Requirements:
Below are some records; reproduce every one of them exactly.
>> Start Data in this exercise
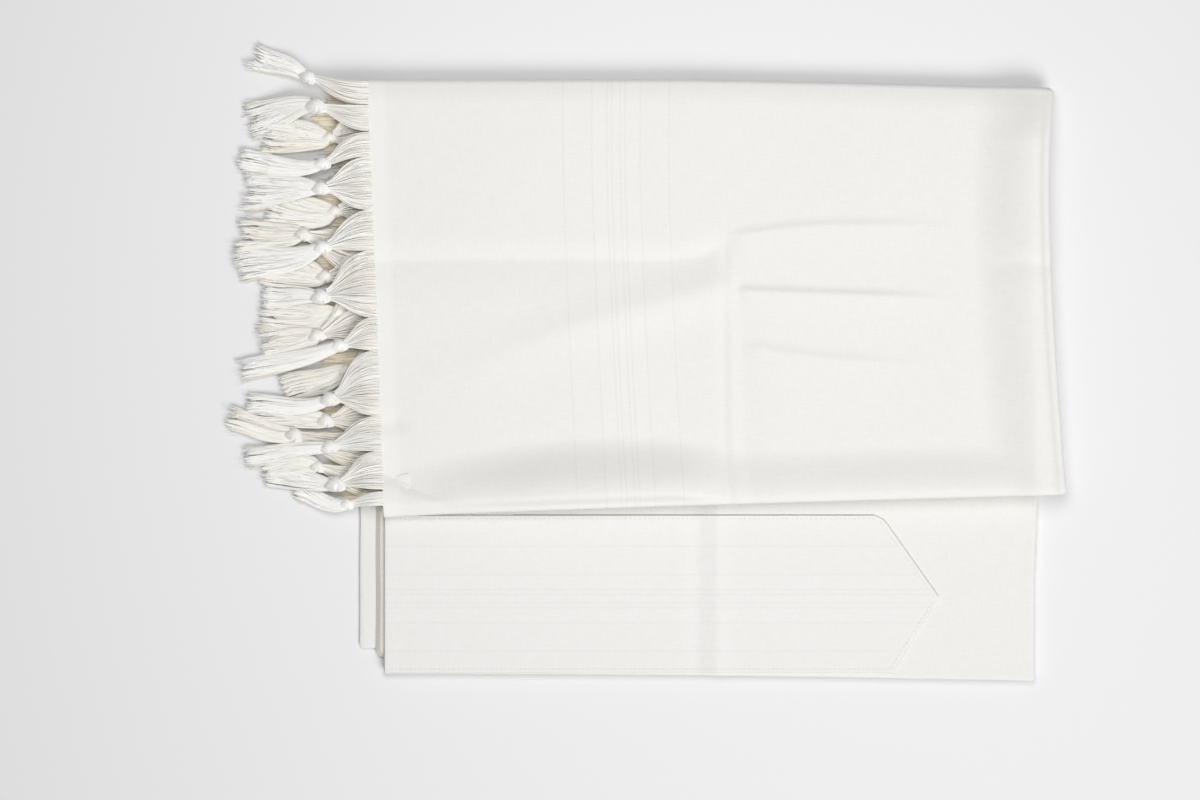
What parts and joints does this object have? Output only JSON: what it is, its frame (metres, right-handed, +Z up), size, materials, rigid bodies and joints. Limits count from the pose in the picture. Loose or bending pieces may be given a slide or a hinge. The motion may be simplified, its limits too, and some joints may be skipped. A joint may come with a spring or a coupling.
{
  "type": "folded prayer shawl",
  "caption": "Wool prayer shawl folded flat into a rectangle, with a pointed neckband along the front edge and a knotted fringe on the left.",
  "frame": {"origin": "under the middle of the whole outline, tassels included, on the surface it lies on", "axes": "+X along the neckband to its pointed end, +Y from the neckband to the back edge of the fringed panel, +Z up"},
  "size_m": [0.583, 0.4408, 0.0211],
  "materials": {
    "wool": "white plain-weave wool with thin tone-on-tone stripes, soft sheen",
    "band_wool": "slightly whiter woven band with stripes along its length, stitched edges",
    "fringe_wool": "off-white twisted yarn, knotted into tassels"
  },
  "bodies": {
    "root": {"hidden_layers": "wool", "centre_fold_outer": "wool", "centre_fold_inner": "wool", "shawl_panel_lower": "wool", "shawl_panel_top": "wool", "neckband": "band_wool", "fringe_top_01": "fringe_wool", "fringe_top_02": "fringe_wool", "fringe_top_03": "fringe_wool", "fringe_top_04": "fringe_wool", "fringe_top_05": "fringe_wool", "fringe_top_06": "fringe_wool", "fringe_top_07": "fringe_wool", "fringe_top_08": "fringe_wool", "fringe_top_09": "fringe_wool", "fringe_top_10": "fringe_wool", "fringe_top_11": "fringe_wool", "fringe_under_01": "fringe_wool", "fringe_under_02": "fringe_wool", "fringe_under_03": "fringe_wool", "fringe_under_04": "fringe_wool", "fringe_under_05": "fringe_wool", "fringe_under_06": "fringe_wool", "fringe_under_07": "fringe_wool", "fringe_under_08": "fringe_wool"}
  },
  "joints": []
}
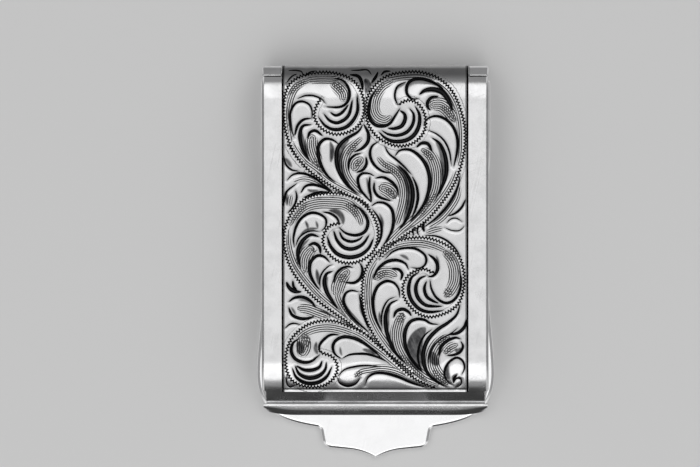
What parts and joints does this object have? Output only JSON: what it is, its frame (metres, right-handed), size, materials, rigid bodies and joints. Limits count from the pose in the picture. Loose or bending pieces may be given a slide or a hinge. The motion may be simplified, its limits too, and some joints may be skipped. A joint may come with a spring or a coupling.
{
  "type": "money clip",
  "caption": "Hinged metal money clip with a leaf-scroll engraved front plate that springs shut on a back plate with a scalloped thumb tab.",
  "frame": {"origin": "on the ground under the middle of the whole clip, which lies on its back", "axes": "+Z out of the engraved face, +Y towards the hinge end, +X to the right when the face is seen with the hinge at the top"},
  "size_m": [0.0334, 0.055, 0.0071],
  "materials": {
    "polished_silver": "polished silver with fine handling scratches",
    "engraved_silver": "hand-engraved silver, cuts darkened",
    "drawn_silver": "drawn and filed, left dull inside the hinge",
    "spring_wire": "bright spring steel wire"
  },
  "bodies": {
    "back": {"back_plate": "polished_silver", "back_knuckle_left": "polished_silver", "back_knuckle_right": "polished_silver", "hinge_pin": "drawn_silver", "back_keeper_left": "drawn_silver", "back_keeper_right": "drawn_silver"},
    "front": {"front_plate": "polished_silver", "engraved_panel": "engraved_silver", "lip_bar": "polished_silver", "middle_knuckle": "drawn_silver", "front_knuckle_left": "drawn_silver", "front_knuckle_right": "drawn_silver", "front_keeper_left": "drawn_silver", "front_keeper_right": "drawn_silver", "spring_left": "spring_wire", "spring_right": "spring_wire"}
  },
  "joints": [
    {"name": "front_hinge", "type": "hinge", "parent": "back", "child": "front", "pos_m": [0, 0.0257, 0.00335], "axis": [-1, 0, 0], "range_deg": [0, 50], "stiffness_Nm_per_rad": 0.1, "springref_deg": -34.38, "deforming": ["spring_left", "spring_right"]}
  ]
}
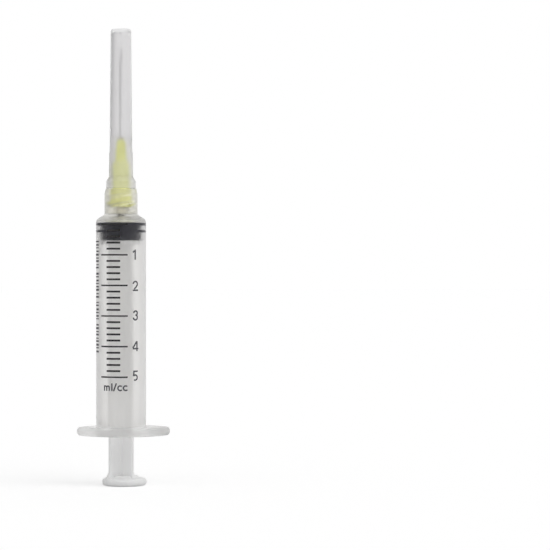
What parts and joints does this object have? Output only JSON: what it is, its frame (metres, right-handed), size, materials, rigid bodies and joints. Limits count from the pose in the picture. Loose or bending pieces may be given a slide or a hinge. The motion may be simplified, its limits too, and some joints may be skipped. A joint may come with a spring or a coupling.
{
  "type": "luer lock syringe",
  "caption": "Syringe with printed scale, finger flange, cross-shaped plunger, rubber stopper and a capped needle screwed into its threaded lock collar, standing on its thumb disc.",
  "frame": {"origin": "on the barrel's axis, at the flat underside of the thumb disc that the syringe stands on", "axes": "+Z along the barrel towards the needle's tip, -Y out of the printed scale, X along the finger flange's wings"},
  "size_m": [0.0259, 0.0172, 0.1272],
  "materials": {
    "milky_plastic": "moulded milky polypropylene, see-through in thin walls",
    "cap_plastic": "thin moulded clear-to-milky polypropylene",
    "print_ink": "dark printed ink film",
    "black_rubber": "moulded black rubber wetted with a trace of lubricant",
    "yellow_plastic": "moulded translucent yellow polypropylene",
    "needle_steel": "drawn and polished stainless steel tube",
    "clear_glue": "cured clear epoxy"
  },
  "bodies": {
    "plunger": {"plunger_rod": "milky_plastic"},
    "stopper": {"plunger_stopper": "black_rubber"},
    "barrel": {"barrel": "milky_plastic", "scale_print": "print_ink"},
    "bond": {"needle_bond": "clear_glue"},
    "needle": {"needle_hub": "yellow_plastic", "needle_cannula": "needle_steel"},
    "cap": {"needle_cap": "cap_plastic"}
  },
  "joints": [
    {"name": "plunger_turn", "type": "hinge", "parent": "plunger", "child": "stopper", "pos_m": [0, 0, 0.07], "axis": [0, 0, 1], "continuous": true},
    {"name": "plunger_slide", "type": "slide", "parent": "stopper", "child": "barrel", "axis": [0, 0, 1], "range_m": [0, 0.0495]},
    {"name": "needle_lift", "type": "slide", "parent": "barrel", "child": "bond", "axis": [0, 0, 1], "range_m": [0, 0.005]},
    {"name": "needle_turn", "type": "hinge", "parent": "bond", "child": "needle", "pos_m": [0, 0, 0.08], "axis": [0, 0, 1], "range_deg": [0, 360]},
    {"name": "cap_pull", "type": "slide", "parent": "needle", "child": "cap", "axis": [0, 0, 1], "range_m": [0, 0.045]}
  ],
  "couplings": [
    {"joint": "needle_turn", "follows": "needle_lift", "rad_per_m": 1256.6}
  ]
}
>> End Data in this exercise
Complete output:
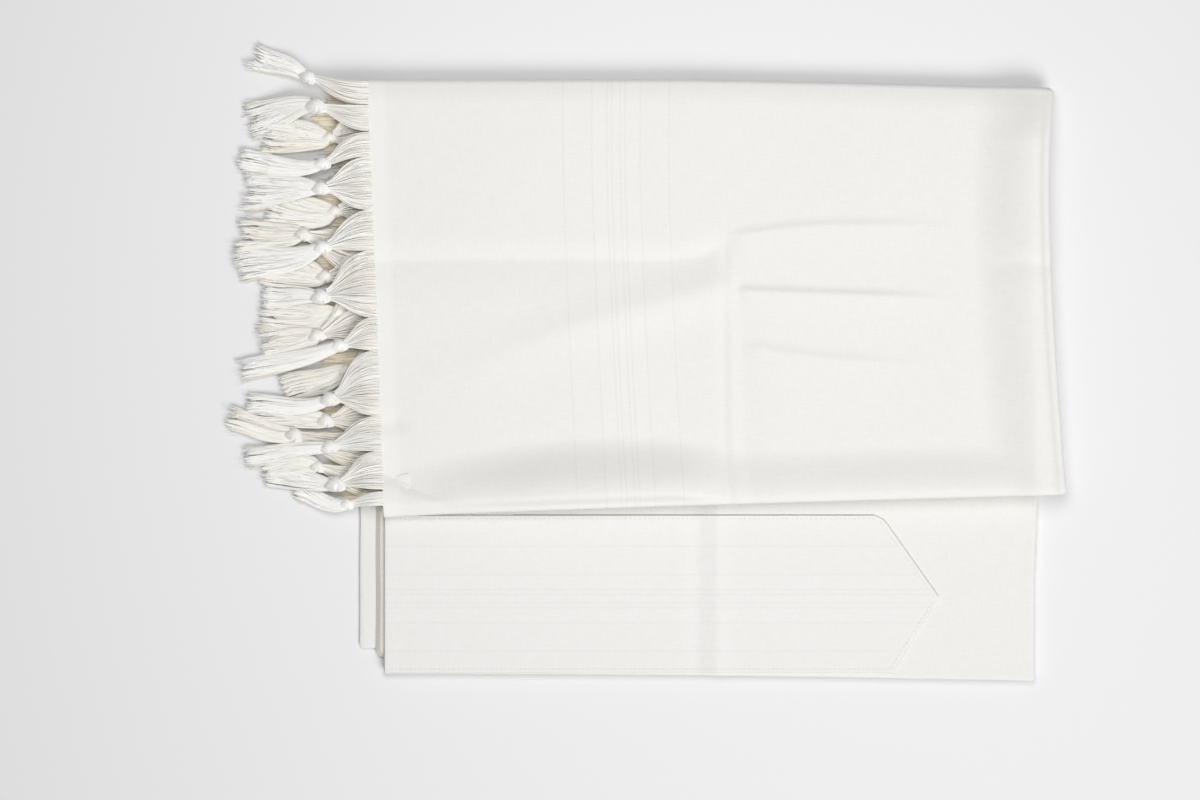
What parts and joints does this object have? Output only JSON: what it is, its frame (metres, right-handed, +Z up), size, materials, rigid bodies and joints. Limits count from the pose in the picture. Loose or bending pieces may be given a slide or a hinge. The motion may be simplified, its limits too, and some joints may be skipped. A joint may come with a spring or a coupling.
{
  "type": "folded prayer shawl",
  "caption": "Wool prayer shawl folded flat into a rectangle, with a pointed neckband along the front edge and a knotted fringe on the left.",
  "frame": {"origin": "under the middle of the whole outline, tassels included, on the surface it lies on", "axes": "+X along the neckband to its pointed end, +Y from the neckband to the back edge of the fringed panel, +Z up"},
  "size_m": [0.583, 0.4408, 0.0211],
  "materials": {
    "wool": "white plain-weave wool with thin tone-on-tone stripes, soft sheen",
    "band_wool": "slightly whiter woven band with stripes along its length, stitched edges",
    "fringe_wool": "off-white twisted yarn, knotted into tassels"
  },
  "bodies": {
    "root": {"hidden_layers": "wool", "centre_fold_outer": "wool", "centre_fold_inner": "wool", "shawl_panel_lower": "wool", "shawl_panel_top": "wool", "neckband": "band_wool", "fringe_top_01": "fringe_wool", "fringe_top_02": "fringe_wool", "fringe_top_03": "fringe_wool", "fringe_top_04": "fringe_wool", "fringe_top_05": "fringe_wool", "fringe_top_06": "fringe_wool", "fringe_top_07": "fringe_wool", "fringe_top_08": "fringe_wool", "fringe_top_09": "fringe_wool", "fringe_top_10": "fringe_wool", "fringe_top_11": "fringe_wool", "fringe_under_01": "fringe_wool", "fringe_under_02": "fringe_wool", "fringe_under_03": "fringe_wool", "fringe_under_04": "fringe_wool", "fringe_under_05": "fringe_wool", "fringe_under_06": "fringe_wool", "fringe_under_07": "fringe_wool", "fringe_under_08": "fringe_wool"}
  },
  "joints": []
}
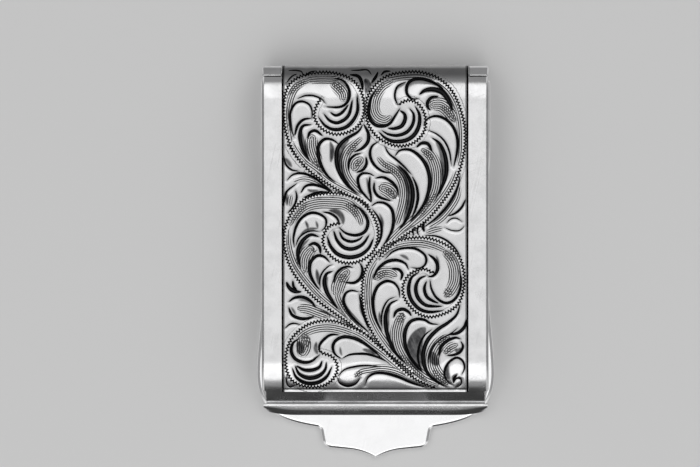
What parts and joints does this object have? Output only JSON: what it is, its frame (metres, right-handed), size, materials, rigid bodies and joints. Limits count from the pose in the picture. Loose or bending pieces may be given a slide or a hinge. The motion may be simplified, its limits too, and some joints may be skipped. A joint may come with a spring or a coupling.
{
  "type": "money clip",
  "caption": "Hinged metal money clip with a leaf-scroll engraved front plate that springs shut on a back plate with a scalloped thumb tab.",
  "frame": {"origin": "on the ground under the middle of the whole clip, which lies on its back", "axes": "+Z out of the engraved face, +Y towards the hinge end, +X to the right when the face is seen with the hinge at the top"},
  "size_m": [0.0334, 0.055, 0.0071],
  "materials": {
    "polished_silver": "polished silver with fine handling scratches",
    "engraved_silver": "hand-engraved silver, cuts darkened",
    "drawn_silver": "drawn and filed, left dull inside the hinge",
    "spring_wire": "bright spring steel wire"
  },
  "bodies": {
    "back": {"back_plate": "polished_silver", "back_knuckle_left": "polished_silver", "back_knuckle_right": "polished_silver", "hinge_pin": "drawn_silver", "back_keeper_left": "drawn_silver", "back_keeper_right": "drawn_silver"},
    "front": {"front_plate": "polished_silver", "engraved_panel": "engraved_silver", "lip_bar": "polished_silver", "middle_knuckle": "drawn_silver", "front_knuckle_left": "drawn_silver", "front_knuckle_right": "drawn_silver", "front_keeper_left": "drawn_silver", "front_keeper_right": "drawn_silver", "spring_left": "spring_wire", "spring_right": "spring_wire"}
  },
  "joints": [
    {"name": "front_hinge", "type": "hinge", "parent": "back", "child": "front", "pos_m": [0, 0.0257, 0.00335], "axis": [-1, 0, 0], "range_deg": [0, 50], "stiffness_Nm_per_rad": 0.1, "springref_deg": -34.38, "deforming": ["spring_left", "spring_right"]}
  ]
}
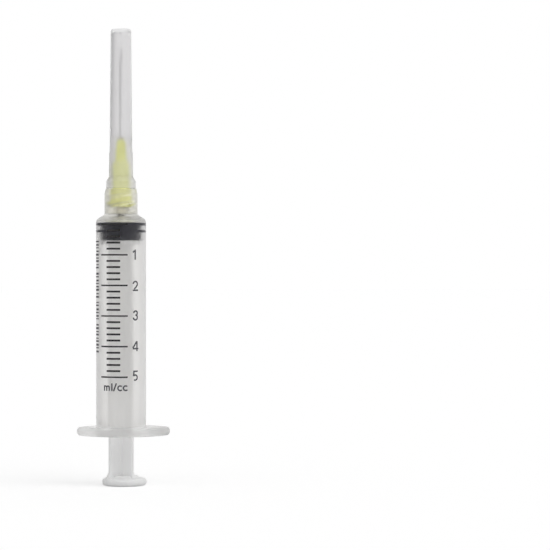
What parts and joints does this object have? Output only JSON: what it is, its frame (metres, right-handed), size, materials, rigid bodies and joints. Limits count from the pose in the picture. Loose or bending pieces may be given a slide or a hinge. The motion may be simplified, its limits too, and some joints may be skipped. A joint may come with a spring or a coupling.
{
  "type": "luer lock syringe",
  "caption": "Syringe with printed scale, finger flange, cross-shaped plunger, rubber stopper and a capped needle screwed into its threaded lock collar, standing on its thumb disc.",
  "frame": {"origin": "on the barrel's axis, at the flat underside of the thumb disc that the syringe stands on", "axes": "+Z along the barrel towards the needle's tip, -Y out of the printed scale, X along the finger flange's wings"},
  "size_m": [0.0259, 0.0172, 0.1272],
  "materials": {
    "milky_plastic": "moulded milky polypropylene, see-through in thin walls",
    "cap_plastic": "thin moulded clear-to-milky polypropylene",
    "print_ink": "dark printed ink film",
    "black_rubber": "moulded black rubber wetted with a trace of lubricant",
    "yellow_plastic": "moulded translucent yellow polypropylene",
    "needle_steel": "drawn and polished stainless steel tube",
    "clear_glue": "cured clear epoxy"
  },
  "bodies": {
    "plunger": {"plunger_rod": "milky_plastic"},
    "stopper": {"plunger_stopper": "black_rubber"},
    "barrel": {"barrel": "milky_plastic", "scale_print": "print_ink"},
    "bond": {"needle_bond": "clear_glue"},
    "needle": {"needle_hub": "yellow_plastic", "needle_cannula": "needle_steel"},
    "cap": {"needle_cap": "cap_plastic"}
  },
  "joints": [
    {"name": "plunger_turn", "type": "hinge", "parent": "plunger", "child": "stopper", "pos_m": [0, 0, 0.07], "axis": [0, 0, 1], "continuous": true},
    {"name": "plunger_slide", "type": "slide", "parent": "stopper", "child": "barrel", "axis": [0, 0, 1], "range_m": [0, 0.0495]},
    {"name": "needle_lift", "type": "slide", "parent": "barrel", "child": "bond", "axis": [0, 0, 1], "range_m": [0, 0.005]},
    {"name": "needle_turn", "type": "hinge", "parent": "bond", "child": "needle", "pos_m": [0, 0, 0.08], "axis": [0, 0, 1], "range_deg": [0, 360]},
    {"name": "cap_pull", "type": "slide", "parent": "needle", "child": "cap", "axis": [0, 0, 1], "range_m": [0, 0.045]}
  ],
  "couplings": [
    {"joint": "needle_turn", "follows": "needle_lift", "rad_per_m": 1256.6}
  ]
}